Sometime later today, you’re going to have to make a decision: get up from your chair and go to Coffee mingle or do something else – maybe stay in your chair for a while longer or maybe get up and dash out the door rather than go to Coffee Mingle.  That might be the first of MANY decisions you’ve got to make for the rest of the day. You might think that taking such a decision to God is silly, that seeking God’s will for such a decision is silly…but I disagree.

Some of the most amazing moments in my life have resulted from giving what would typically be a routine decision and giving it to God.  I remember a time when I was leaving work and could have taken any of three or four of my “typical” routes home. For some reason, that day, rather than simply making the decision, I prayed…and I listened.  And by the route I took, God placed me right where I needed to be to help a person in need.

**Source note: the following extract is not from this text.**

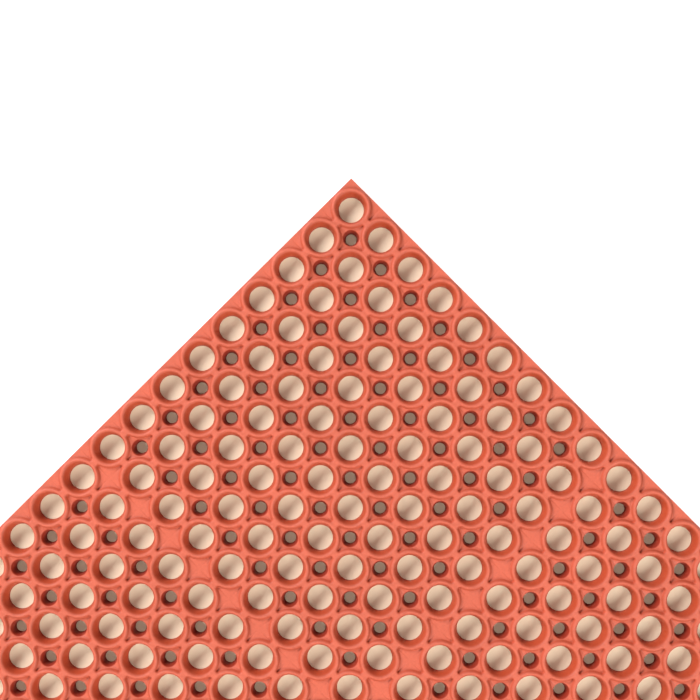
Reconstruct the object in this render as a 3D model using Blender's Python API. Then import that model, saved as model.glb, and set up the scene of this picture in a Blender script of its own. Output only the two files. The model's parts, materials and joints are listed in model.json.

I can remember another time when I placed my decision of when to depart for a road trip in God’s hands.  The time I would have chosen would have placed me in the path of a terrible and deadly pile-up on the interstate.  The time God urged me to take got me to my destination without incident.

I can remember yet another time when I had been trying to decide whether or not to try to worship at a new congregation close to my home.  I almost put it off for a couple more weeks, but I gave the decision to God and followed the urge to go on a particular day…the day I met my wife, Susan, who left town to go back to college the following week.

Y’all, this discernment thing is real.  Seeking God’s input for EVERY decision in life WILL make life go better for you…because God knows what’s best a lot more than you know what’s best. 

And while some people have a special gift for discernment…just like some people have a special gift for prayer…EVERY person can in some way discern the will of God.  YOU can in some way discern the will of God…for ANYthing…as long as you take the time to ask and listen. If you want some specific tools for how to do this, come back next Sunday.  Amen.